I have a gist with the code I'm using to do the conversion: https://gist.github.com/satyaog/665dee88cec0c2d0f2ec78f7cb0919af Test data can also be found in this Google Drive: https://drive.google.com/drive/folders/1bW-k7zBF6ZRrd7ZU06YtLmWSXAzG5ZFJ

To test with a filtered aux_note, the following snippet can be used to replace the lines in the gist:

        indices = symbol != ''
        sample = sample[indices]
        symbol = symbol[indices]
        aux_note = aux_note[aux_note != '']
        chan = np.array([0] * len(sample))

To test with an aux_note using None in the array, the following snippet can be used to replace the lines in the gist:

# https://wfdb.readthedocs.io/en/latest/io.html#wfdb.io.show_ann_labels
label_mapping = {"btype": {0: ('Q', None),     # Undefined: Unclassifiable beat
                           1: ('N', None),     # Normal: Normal beat
                           2: ('S', None),     # ESSV (PAC): Premature or ectopic supraventricular beat
                           3: ('a', None),     # Aberrated: Aberrated atrial premature beat
                           4: ('V', None)},    # ESV (PVC): Premature ventricular contraction
                 "rtype": {0: ('Q', None),     # Null/Undefined: Unclassifiable beat
                           1: ('Q', None),     # End: Unclassifiable beat
                           2: ('Q', None),     # Noise: Unclassifiable beat
                           3: ('N', None),     # NSR (normal sinusal rhythm): Normal beat
                           4: ('+', "(AFIB"),  # AFib: Atrial fibrillation
                           5: ('+', "(AFL")}}  # AFlutter: Atrial flutter

Without any change to the gist, the following snippet prints the content of the aux_note:

ann = wfdb.rdann("p00010/p00010_s00", "atr", sampto=2048)
print(ann.aux_note)

# ['None', '(AFL', 'None', 'None', 'None', 'None', 'None', 'None', 'None', 'None', 'None', 'None', 'None', 'None', 'None']
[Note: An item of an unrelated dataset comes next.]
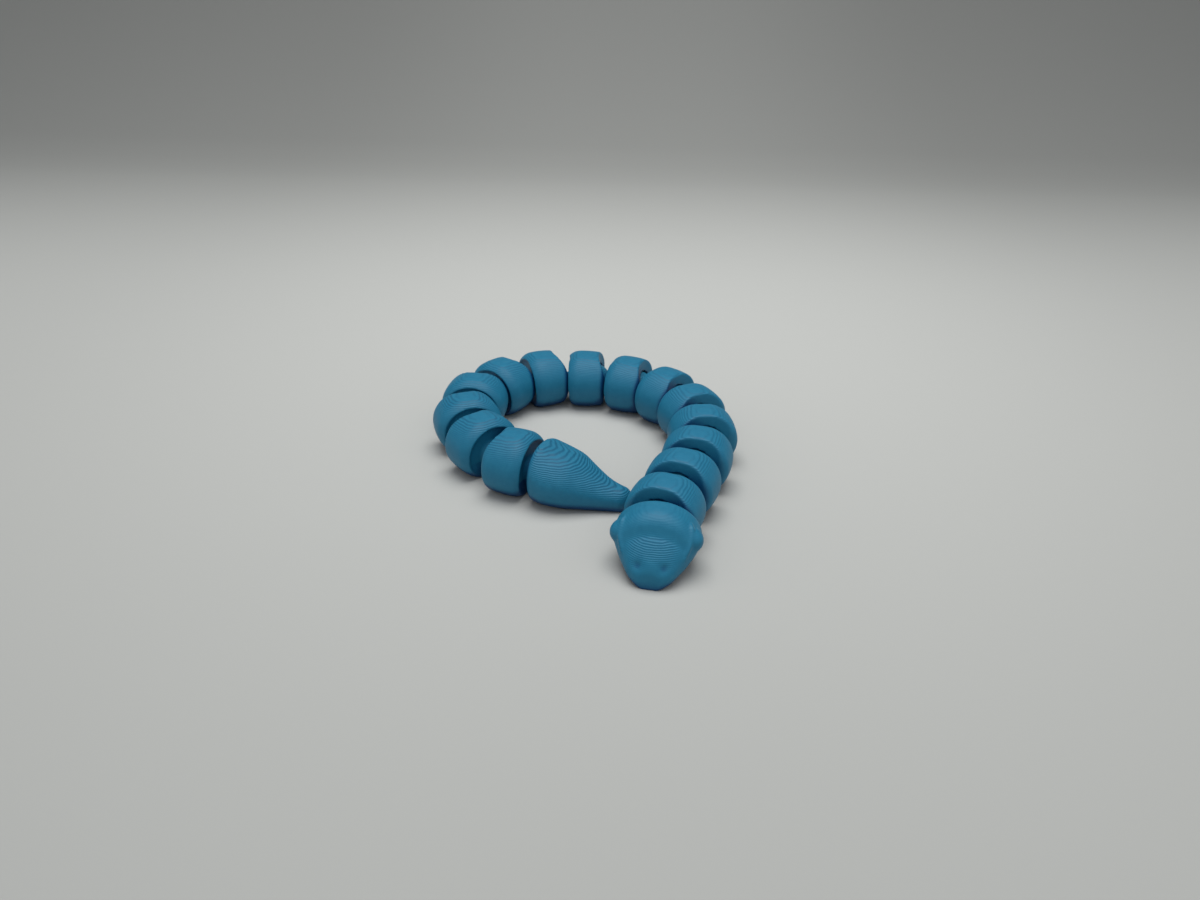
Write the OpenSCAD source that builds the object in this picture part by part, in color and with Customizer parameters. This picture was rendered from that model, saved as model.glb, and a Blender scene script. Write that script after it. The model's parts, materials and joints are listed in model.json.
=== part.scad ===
// Articulated snake toy, printed in one go: a head, fourteen body segments and a tail.
// Each piece carries a ball behind it, and the ball turns in the open socket of the next piece.
// Sizes are millimetres. The toy lies on the plane z = 0, curled to the left behind its head.

/* [Body section] */
// Width of the body
body_width = 15; // [14:0.5:17]
// Height of the body above the bed
body_height = 12.4; // [12:0.1:13.4]
// Depth that the flat underside takes off the round sides
underside_cut = 0.6; // [0.4:0.1:0.8]

/* [Body segments] */
// Distance between the balls of neighbouring pieces
segment_pitch = 10.9; // [10.7:0.1:12]
// Length of a segment without its neck and ball
segment_length = 9.8; // [9.4:0.1:9.9]
// Radius of the crown along the back of a segment
crown_radius = 24; // [16:1:60]
// Radius of the outer edge at the mouth of a segment
mouth_round = 1.6; // [1.5:0.1:2]
// Radius of the outer edge at the shoulder of a segment
shoulder_round = 3.8; // [3.6:0.1:4.2]

/* [Ball joints] */
// Radius of a ball
ball_radius = 4.7; // [4.6:0.05:4.75]
// Height of a ball's centre above the bed
ball_height = 5.1; // [4.8:0.1:5.6]
// Clearance between a ball and its socket
joint_gap = 0.3; // [0.2:0.05:0.4]
// Distance from a socket's centre forward to the mouth
mouth_depth = 3; // [2.7:0.1:3.3]
// Radius of the throat that keeps a ball in its socket
throat_radius = 4.35; // [4.3:0.05:4.4]
// How much wider a mouth is than its throat, in radius
mouth_flare = 0.5; // [0.4:0.1:0.6]
// Radius of the neck that carries a ball
neck_radius = 2.3; // [1.8:0.1:2.4]
// Depth of the groove in a shoulder, in which the lip of the next mouth swings
groove_depth = 1.75; // [1.6:0.05:1.8]
// Radius about the ball's centre of the space in which that lip swings
swing_radius = 8; // [7.8:0.1:8.1]
// How much wider a neck is where it meets the floor of the groove, in radius
root_flare = 0.8; // [0.6:0.1:0.9]
// Radius of the foot under a ball
foot_radius = 1.5; // [1:0.1:1.8]
// Radius of the hole under a socket
foot_hole_radius = 2.6; // [2.2:0.1:2.8]

/* [Head] */
// Length of the head from its shoulder to the snout
head_length = 12.5; // [11:0.1:16]
// Width of the head across the cheeks
head_width = 16; // [15:0.1:18]
// Height of the back of the head
head_height = 11.7; // [11:0.1:13]
// Width of the snout
snout_width = 6.8; // [5:0.1:9]
// Height of the snout
snout_height = 4.6; // [3.6:0.1:6]
// Fullness of the sections of the head: 1 is an ellipse, less is squarer
head_fullness = 1; // [0.8:0.05:1.1]
// Radius of the edge at the back of the head
nape_round = 1.6; // [1.4:0.1:2.2]
// Radius of the edge round the snout
snout_round = 1.8; // [1:0.1:2.2]
// Radius of an eye
eye_radius = 2.6; // [2:0.1:3]
// How far an eye stands out from the cheek
eye_rise = 0.4; // [0.3:0.1:1]
// Distance of the eyes from the shoulder of the head
eye_place = 4.5; // [3.8:0.1:5.5]
// Height of the eyes above the bed
eye_height = 6.4; // [5:0.1:7.5]

/* [Tail] */
// Length of the tail from its mouth to the tip
tail_length = 19.3; // [18:0.1:20]
// How far the tip lies to the left of the line through the tail's mouth
tail_sway = 1.9; // [0:0.1:2.4]
// Distance from the centre of the tail's socket forward to its mouth
tail_mouth_depth = 3.6; // [3:0.1:3.7]
// Width of the tail at the tip
tip_width = 4.8; // [4.2:0.1:7]
// Height of the tail at the tip
tip_height = 4.2; // [3.6:0.1:6]
// Fullness of the sections of the tail: 1 is an ellipse, less is squarer
tail_fullness = 0.9; // [0.8:0.05:1]
// Radius of the edge round the tip
tip_round = 1.6; // [0.8:0.1:2]

/* [Resting curl] */
// Way that the neck of the head points, in degrees
head_heading = 79.5; // [79:0.5:84]

/* [Hidden] */
$fn = 96;
// Turn at each joint along the toy, from the joint behind the head to the one before the tail
turns = [-11, 0.5, 7.5, 19.5, 21.5, 23, 21, 18.5, 25, 30, 30, 27, 19.5, 26, -1];
// Ball behind the head
first_ball = [16.01, -26.34];
// Radius of the round sides of the section and the height of their middle
side_radius = (body_height + underside_cut) / 2;
core_height = body_height - side_radius;
// Distance of the middle of a round side from the middle of the section
side_y = body_width / 2 - side_radius;
socket_radius = ball_radius + joint_gap;
// Distance from a ball's centre back to its own shoulder
neck_reach = segment_pitch - segment_length + mouth_depth;
// Distance from a socket's centre forward to its throat
throat_depth = sqrt(pow(socket_radius, 2) - pow(throat_radius, 2));
// A size well past every face, for cutting
past = 40;

// Head and tail along their length: share of the length, then shares of the way from the
// far end's half width and height to those of the end with the joint
head_shape = [
  [0, 0.96, 1],
  [0.13, 1, 1],
  [0.35, 0.97, 0.99],
  [0.46, 0.89, 0.94],
  [0.55, 0.78, 0.83],
  [0.63, 0.66, 0.62],
  [0.7, 0.54, 0.5],
  [0.8, 0.37, 0.34],
  [0.9, 0.18, 0.14],
  [1, 0, 0],
];
tail_shape = [
  [0, 0.9, 0.99],
  [0.1, 0.98, 0.9],
  [0.2, 1.03, 0.81],
  [0.3, 0.98, 0.74],
  [0.4, 0.88, 0.66],
  [0.5, 0.69, 0.52],
  [0.6, 0.51, 0.37],
  [0.7, 0.33, 0.23],
  [0.8, 0.19, 0.12],
  [0.9, 0.08, 0.05],
  [1, 0, 0],
];

// Headings and balls of the pieces, counted from the head
function heading(i) = i == 0 ? head_heading : heading(i - 1) + turns[i - 1];
function ball_place(i) =
  i <= 1 ? first_ball : ball_place(i - 1) + segment_pitch * [cos(heading(i - 1)), sin(heading(i - 1))];

// What rounding takes off one end: the corner outside an arc that starts a hair outside
// the crown, so that the two curves cross at one clear point
module end_corner(length, radius, round) {
  axial = length / 2 - round;
  crown_here = radius - crown_radius + sqrt(pow(crown_radius, 2) - pow(axial, 2));
  translate([crown_here - round + 0.02, axial]) difference() {
    square(2 * round);
    circle(r = round);
  }
}

// Half outline of a barrel: x outwards and y along the body, a crowned side whose two ends
// turn into the end faces through tangent arcs
module barrel_half_outline(length, radius, front_round, rear_round) {
  difference() {
    intersection() {
      translate([radius - crown_radius, 0]) circle(r = crown_radius, $fn = 360);
      translate([0, -length / 2]) square([radius + 1, length]);
    }
    end_corner(length, radius, rear_round);
    mirror([0, 1]) end_corner(length, radius, front_round);
  }
}

// Barrel along x, centred on x = 0 and cut flat at z = 0: two half turns of the half
// outline as the round sides, with a slab of the same outline between them
module barrel(length, front_round, rear_round) {
  module outline() barrel_half_outline(length, side_radius, front_round, rear_round);
  intersection() {
    translate([0, 0, core_height]) rotate([0, 90, 0]) {
      translate([0, side_y, 0]) rotate_extrude(angle = 180) outline();
      rotate([0, 0, 180]) translate([0, side_y, 0]) rotate_extrude(angle = 180) outline();
      translate([0, side_y, 0]) rotate([90, 0, 0]) linear_extrude(2 * side_y) {
        outline();
        mirror([1, 0]) outline();
      }
    }
    translate([-past / 2, -past / 2, 0]) cube([past, past, past]);
  }
}

// Room for a ball, its neck and its foot, about the socket's centre in plan: the socket,
// the throat, the flare of the mouth at its depth and the hole through the underside
module socket(depth) {
  translate([0, 0, ball_height]) {
    sphere(r = socket_radius);
    rotate([0, -90, 0]) rotate_extrude()
      polygon([[0, 0], [throat_radius, 0], [throat_radius, throat_depth],
        [throat_radius + mouth_flare, depth], [throat_radius + mouth_flare, depth + 1], [0, depth + 1]]);
  }
  translate([0, 0, -1]) cylinder(r = foot_hole_radius, h = ball_height + 1);
}

// Ball with the neck that carries it and the foot on which it stands, about the ball's
// centre in plan; the neck reaches back into its own shoulder
module ball() {
  translate([0, 0, ball_height]) {
    sphere(r = ball_radius);
    rotate([0, -90, 0]) cylinder(r = neck_radius, h = neck_reach + 0.1);
  }
  cylinder(r = foot_radius, h = ball_height);
}

// Groove in a shoulder round the root of the neck, about the ball's centre in plan: the
// part of the swinging space behind the shoulder, with a cone left round the root
module shoulder_groove() {
  translate([0, 0, ball_height]) rotate([0, -90, 0]) difference() {
    intersection() {
      sphere(r = swing_radius);
      translate([0, 0, neck_reach - 1]) cylinder(r = past / 2, h = groove_depth + 1);
    }
    cylinder(r = neck_radius, h = past);
    translate([0, 0, neck_reach + groove_depth - root_flare])
      cylinder(r1 = neck_radius, r2 = neck_radius + root_flare + 1, h = root_flare + 1);
  }
}

// Row of a shape's table in which a share of the length falls, and the table's slope there
function row(table, u, i = 0) =
  i >= len(table) - 2 || u < table[i + 1][0] ? i : row(table, u, i + 1);
function slope(table, i, k) =
  let (a = max(i - 1, 0), b = min(i + 1, len(table) - 1))
  (table[b][k] - table[a][k]) / (table[b][0] - table[a][0]);

// Smooth curve through column k of a table
function curve(table, u, k) =
  let (
    i = row(table, u),
    span = table[i + 1][0] - table[i][0],
    t = (u - table[i][0]) / span
  )
  (1 + 2 * t) * pow(1 - t, 2) * table[i][k]
    + t * pow(1 - t, 2) * span * slope(table, i, k)
    + t * t * (3 - 2 * t) * table[i + 1][k]
    - t * t * (1 - t) * span * slope(table, i + 1, k);

// What a rounded edge takes off at a distance from the end
function rounding(radius, away) =
  away >= radius ? 0 : radius - sqrt(pow(radius, 2) - pow(radius - away, 2));

// Outline of a section from its half width and its top; a fullness below 1 squares it
function section(half_width, top, fullness, points) =
  let (middle = top * core_height / body_height, low = middle + underside_cut)
  [for (k = [0:points - 1])
    let (
      turn = 360 * (k + 0.5) / points,
      c = cos(turn),
      s = sin(turn),
      y = half_width * sign(c) * pow(abs(c), fullness),
      z = (s > 0 ? top - middle : low) * sign(s) * pow(abs(s), fullness)
    )
    [y, middle + z]];

// Solid through sections along x, from the end with a joint at x = 0 to the far end; both
// ends are given as [width, height] and have rounded edges; cut flat at z = 0. Its middle
// line leaves the x axis in a parabola that ends at the sway
module loft(length, joint_end, far_end, shape, fullness, joint_round, far_round, sway) {
  points = 44;
  bend = [for (k = [0:6]) 1 - cos(15 * k)];
  places = [
    for (b = bend) joint_round * b,
    for (k = [1:14]) joint_round + (length - joint_round - far_round) * k / 15,
    for (k = [6:-1:0]) length - far_round * bend[k],
  ];
  rings = [for (x = places)
    let (
      u = x / length,
      inset = rounding(joint_round, x) + rounding(far_round, length - x),
      half_width = (far_end[0] + (joint_end[0] - far_end[0]) * curve(shape, u, 1)) / 2,
      top = far_end[1] + (joint_end[1] - far_end[1]) * curve(shape, u, 2)
    )
    [for (p = section(half_width - inset, top - inset, fullness, points))
      [x, p[0] + sway * pow(u, 2), p[1]]]];
  last = len(places) - 1;
  intersection() {
    polyhedron(
      points = [for (ring = rings) each ring],
      faces = [
        [for (k = [0:points - 1]) k],
        [for (k = [points - 1:-1:0]) last * points + k],
        for (r = [0:last - 1], k = [0:points - 1])
          let (a = r * points + k, b = r * points + (k + 1) % points)
          each [[a, a + points, b], [b, a + points, b + points]],
      ]);
    translate([-past / 2, -past / 2, 0]) cube([past * 2, past, past]);
  }
}

// Body segment with its socket at the origin, running along x
module segment() {
  difference() {
    translate([segment_length / 2 - mouth_depth, 0, 0]) barrel(segment_length, mouth_round, shoulder_round);
    socket(mouth_depth);
    translate([segment_pitch, 0, 0]) shoulder_groove();
  }
  translate([segment_pitch, 0, 0]) ball();
}

// Head with its ball at the origin, its snout towards -x
module head() {
  difference() {
    translate([-neck_reach, 0, 0]) mirror([1, 0, 0]) {
      loft(head_length, [head_width, head_height], [snout_width, snout_height], head_shape,
        head_fullness, nape_round, snout_round, 0);
      for (side = [-1, 1])
        translate([eye_place, side * (head_width / 2 + eye_rise - eye_radius), eye_height])
          sphere(r = eye_radius);
    }
    shoulder_groove();
  }
  ball();
}

// Tail with its socket at the origin, its tip towards +x
module tail() {
  difference() {
    translate([-tail_mouth_depth, 0, 0])
      loft(tail_length, [body_width, body_height], [tip_width, tip_height], tail_shape,
        tail_fullness, mouth_round, tip_round, tail_sway);
    socket(tail_mouth_depth);
  }
}

// Puts a piece in its place along the resting toy, counted from the head
module placed(i) {
  translate(ball_place(i)) rotate([0, 0, heading(i)]) children();
}

color("steelblue") placed(0) head();
for (i = [1:14]) color("steelblue") placed(i) segment();
color("steelblue") placed(15) tail();
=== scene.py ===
"""Articulated snake toy, printed in blue plastic and lying in a curl on a pale floor.

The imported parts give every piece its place. Each printed piece is rebuilt from its part as a
fine mesh with real layer steps, dressed in layered plastic and photographed from above.
"""

import json
import logging
import math
from dataclasses import dataclass, field
from enum import Enum

import bpy
import numpy as np
from mathutils import Matrix, Vector


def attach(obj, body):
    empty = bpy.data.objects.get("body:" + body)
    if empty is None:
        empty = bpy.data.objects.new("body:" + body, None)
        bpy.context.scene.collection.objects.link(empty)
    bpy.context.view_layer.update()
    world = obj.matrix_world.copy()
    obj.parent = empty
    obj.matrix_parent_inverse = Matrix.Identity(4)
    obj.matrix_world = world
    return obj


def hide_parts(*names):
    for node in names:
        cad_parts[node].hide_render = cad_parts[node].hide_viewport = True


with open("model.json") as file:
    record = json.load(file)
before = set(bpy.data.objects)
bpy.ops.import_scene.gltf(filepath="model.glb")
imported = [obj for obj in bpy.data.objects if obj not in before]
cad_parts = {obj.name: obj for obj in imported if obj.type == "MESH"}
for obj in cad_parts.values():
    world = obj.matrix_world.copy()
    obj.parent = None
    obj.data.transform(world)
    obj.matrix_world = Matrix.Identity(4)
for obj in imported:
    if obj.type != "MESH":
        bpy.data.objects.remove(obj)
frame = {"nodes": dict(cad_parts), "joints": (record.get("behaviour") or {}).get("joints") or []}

LOG = logging.getLogger("snake")
MM = 0.001
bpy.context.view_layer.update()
SEGMENT_COUNT = 14


class Slot(Enum):
    """Material slots of the record."""

    PLASTIC = "blue_plastic"


class Note(Enum):
    """Values that a printed piece's mesh holds at each vertex, for the finish to read."""

    LAYERS = "layers"
    RINGS = "rings"
    # Painted shade, and painted light below 0, that the finish adds to a joint's painted shade.
    PITS = "painted_shade_offset"


def deselect_all() -> None:
    """Leave nothing selected, so that an operator acts only on what is picked next."""
    if bpy.context.object and bpy.context.object.mode != "OBJECT":
        bpy.ops.object.mode_set(mode="OBJECT")
    bpy.ops.object.select_all(action="DESELECT")


def pick(piece: bpy.types.Object) -> None:
    """Select one object alone and make it active.

    Args:
        piece: the object.
    """
    deselect_all()
    piece.select_set(True)
    bpy.context.view_layer.objects.active = piece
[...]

Note that the review process is still ongoing and I'm starting to believe that in "rtype" 3: ('N', '') should probably be replaced by 3: ('', '') or maybe 3: ('+', '('). Although this is not related to the issue, an explanation might ease the itchiness some could feel in their eyes by looking at the current version of the code.

bemoody commented 2 years ago

Personally, I also find this API to be confusing. Yes, the length of aux_note must be the same as the length of sample (and symbol, chan, etc.) The nth element of aux_note is the text note associated with the nth element of sample. So it doesn't make sense to pass lists of different lengths.

If the nth event doesn't require a text note, the corresponding element of aux_note should be set to an empty string ('').

Arguably, wrann should be made to accept None as equivalent to an empty string, but that's not currently allowed. (Also, I think wrann should accept any type of iterable, not only lists or numpy arrays.)

If you have a list (or a numpy array) like:

aux_note = [None, '(AFL', None, None, None]

you can replace the None values with empty strings using:

aux_note = [(i or '') for i in aux_note]

Does that help?

satyaog commented 2 years ago

Yes thank you this makes things more clear. I was already using an empty string ('') in my gist but I was wondering if there was a better way. I was a bit surprise that the aux_note annotations from wfdb.rdann seemed to be ['None', '(AFL', 'None', 'None', ...] instead of ['', '(AFL', '', '', ...] but I'm happy to hear that my usage of the library is ok.